NEW ORLEANS (WVUE) - Victims’ advocates say it’s time people wake up to the reality of child sex trafficking. Today (Jan. 7), Tennessee Gov. Bill Haslam granted clemency to Cyntoia Brown, a woman who has been serving a life sentence after she killed a man when she was 16 while she was a victim of sex trafficking.
“We’re up here to say thank you to everybody here and everybody across around the world who has been involved in pleading for, praying for the release of Cyntoia Brown,” said attorney Charles Bone.
As a 16-year-old, Brown was sentenced in Tennessee to life in prison for murder. Her attorneys argued she was a victim of sex-trafficking and feared for her life. Brown is now 30 years old.
“Her story, though, is a story that should be a catalyst for a lot of others. Thousands of other juveniles. We need to see this as a national awakening to change the draconian laws that allow juveniles, children to be placed in adult prisons when they’re just children,” said attorney Houston Gordon.

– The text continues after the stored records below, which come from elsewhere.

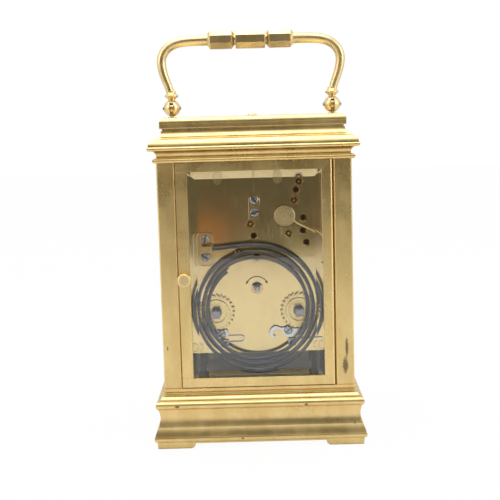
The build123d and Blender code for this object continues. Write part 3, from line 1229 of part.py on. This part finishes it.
with BuildPart() as balance_wheel:
    rod_z(BALANCE, PLATFORM[0] + 0.3, 129.0, 0.35)
    rod_z(BALANCE, 123.0, 127.6, 0.7)
    rod_z(BALANCE, 122.9, 123.3, 1.4)
    pin_x = BALANCE[0] - 0.95 * math.cos(toward_balance)
    pin_y = BALANCE[1] - 0.95 * math.sin(toward_balance)
    rod_z((pin_x, pin_y), 121.9, 122.9, 0.2)
    with BuildSketch(upright(BALANCE, 124.6)) as rim:
        Circle(8.2)
        Circle(7.2, mode=Mode.SUBTRACT)
        Rectangle(15.4, 1.2)
        Circle(1.4)
    extrude(rim.sketch, amount=1.0)
    with BuildSketch(upright(BALANCE, 125.1)) as rim_weights:
        with PolarLocations(8.6, 14, start_angle=12):
            Rectangle(1.0, 0.9)
    extrude(rim_weights.sketch, amount=0.4, both=True)
save(balance_wheel.part, "balance_wheel")

with BuildPart() as hairspring:
    ribbon(upright(BALANCE, 126.6), 1.0, 4.6, 8, 0.1, 0.5)
    with BuildSketch(upright(BALANCE, 126.6)) as collet:
        Circle(1.1)
        Circle(0.7 + SNUG, mode=Mode.SUBTRACT)
    extrude(collet.sketch, amount=0.5)
save(hairspring.part, "hairspring")

COCK_FOOT_Y = 17.6
with BuildPart() as balance_cock:
    with BuildSketch(upright((0, 0), 128.2)) as arm_plan:
        with Locations((BALANCE[0], BALANCE[1])):
            Circle(3.0)
        with BuildLine():
            Polyline((-3.0, 6.5), (3.0, 6.5), (5.0, 16.2), (5.0, 19.6), (-5.0, 19.6), (-5.0, 16.2),
                     close=True)
        make_face()
        with Locations(BALANCE):
            Circle(0.35 + FIT, mode=Mode.SUBTRACT)
        with Locations((0, COCK_FOOT_Y)):
            Circle(SMALL_SCREW + SNUG, mode=Mode.SUBTRACT)
    extrude(arm_plan.sketch, amount=1.2)
    block(-5.0, 5.0, 16.2, 19.6, PLATFORM[1], 128.2)
    rod_z((0, COCK_FOOT_Y), 125.6, 130, SMALL_SCREW + SNUG, mode=Mode.SUBTRACT)
    rod_z(BALANCE, 129.4, 130.2, 1.2)
    rod_z(BALANCE, 128.0, 129.6, 0.35 + FIT, mode=Mode.SUBTRACT)
save(balance_cock.part, "balance_cock")


def small_screw(seat):
    """One of the small screws that hold the clicks, their springs and the platform."""
    slotted_screw(seat, 1.7, 0.9, SMALL_SCREW, 3.4)


with BuildPart() as small_screws:
    small_screw(upright((0, COCK_FOOT_Y), 129.4))
    for spot in PLATFORM_SCREWS:
        small_screw(upright(spot, PLATFORM[1]))
    for spots, seat_y in (((STRIKE_CLICK, TIME_CLICK), CLICK_Y[1] + FIT),
                          (CLICK_SPRING_SCREWS, BACK_PLATE[1] + SPRING_THICK)):
        for spot in spots:
            small_screw(Plane(origin=(spot[0], seat_y, spot[1]), x_dir=(-1, 0, 0),
                              z_dir=(0, 1, 0)))
save(small_screws.part, "small_screws")

with BuildPart() as regulator_index:
    with BuildSketch(upright(BALANCE, 129.45)) as pointer:
        Circle(2.0)
        with BuildLine():
            Polyline((-0.5, 1.5), (-0.18, 8.2), (0.18, 8.2), (0.5, 1.5), close=True)
        make_face()
        with BuildLine():
            Polyline((-0.4, -1.5), (-0.4, -4.6), (0.4, -4.6), (0.4, -1.5), close=True)
        make_face()
        Circle(1.2 + FIT, mode=Mode.SUBTRACT)
    extrude(pointer.sketch, amount=0.45)
save(regulator_index.part, "regulator_index")
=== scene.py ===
"""Looks, light and camera for the brass carriage clock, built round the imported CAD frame."""
import json
import math
import bpy
from mathutils import Matrix, Vector

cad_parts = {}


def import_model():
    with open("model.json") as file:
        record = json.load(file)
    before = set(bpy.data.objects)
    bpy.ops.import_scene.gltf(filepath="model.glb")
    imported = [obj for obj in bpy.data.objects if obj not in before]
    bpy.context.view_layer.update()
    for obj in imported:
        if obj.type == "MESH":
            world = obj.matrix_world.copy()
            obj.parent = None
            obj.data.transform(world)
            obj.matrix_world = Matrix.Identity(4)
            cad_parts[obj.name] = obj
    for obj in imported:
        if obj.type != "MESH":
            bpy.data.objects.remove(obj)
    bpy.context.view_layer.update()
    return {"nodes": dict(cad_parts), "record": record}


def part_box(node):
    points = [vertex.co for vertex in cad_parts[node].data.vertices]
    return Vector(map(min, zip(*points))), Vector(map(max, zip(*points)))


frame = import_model()

MM = 0.001
WHITE = (1.0, 1.0, 1.0)


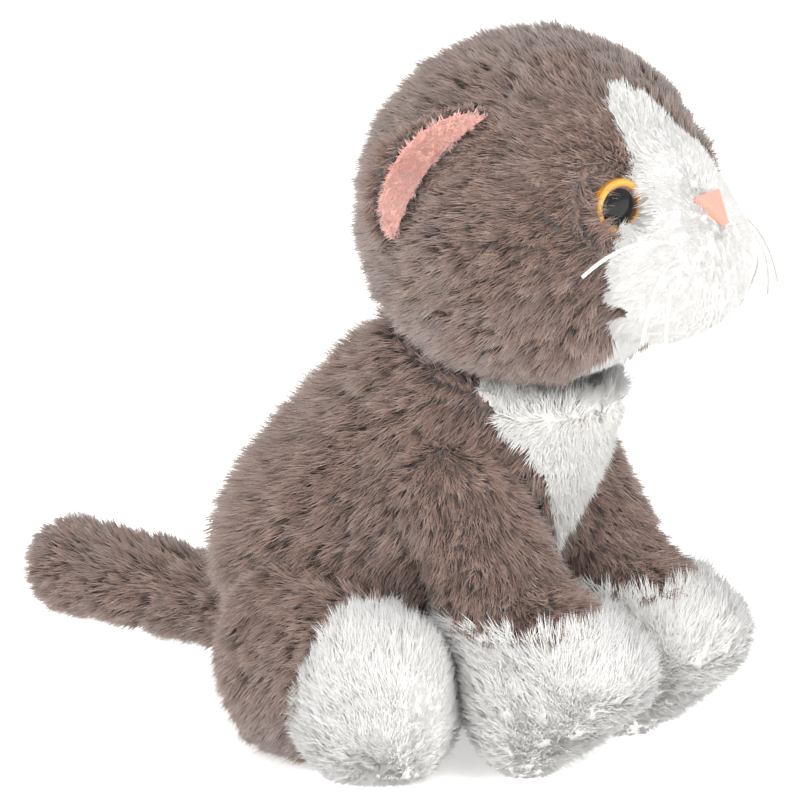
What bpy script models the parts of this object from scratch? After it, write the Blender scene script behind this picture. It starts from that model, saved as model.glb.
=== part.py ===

Covenant House Executive Director Jim Kelly couldn’t agree more.
“This reversal shows that people are listening, learning, getting educated…pimps brainwash young women whether they be their boyfriend, their daddy - they brainwash these young women,” Kelly said.
Kelly said in the past two years, they’ve helped 218 sex trafficking victims in New Orleans. That includes the recent rescue of a 16-year-old girl whose suspected captors, Elbert Raiscos and Jovan Martin, are facing multiple charges for kidnapping, raping, drugging, beating and sex trafficking her. A judge raised their bonds significantly, saying they were a danger to society and, in part, because of public outcry.
“Here in New Orleans, people are coming together to say, ‘How are we going to attack this problem? This shouldn’t happen, we shouldn’t have sex trafficking in New Orleans,’” said Kelly.
Kelly said these high-profile cases help bring real attention to the issue that children who are trafficked are not the criminals.
“I’m delighted the courts are waking up, and we as a society are waking up to realize we’re going to put this 16-year-old girl in jail until she’s 51? They have reversed themselves, thank God,” Kelly said.
He said so often in these cases, the victims are forgotten or punished instead of getting the help they need to accomplish what they’re capable of.
“It shows how good they are, how beautiful they are, how brave they are,” said Kelly.
Brown will be released Aug. 7. She will remain on parole for 10 years.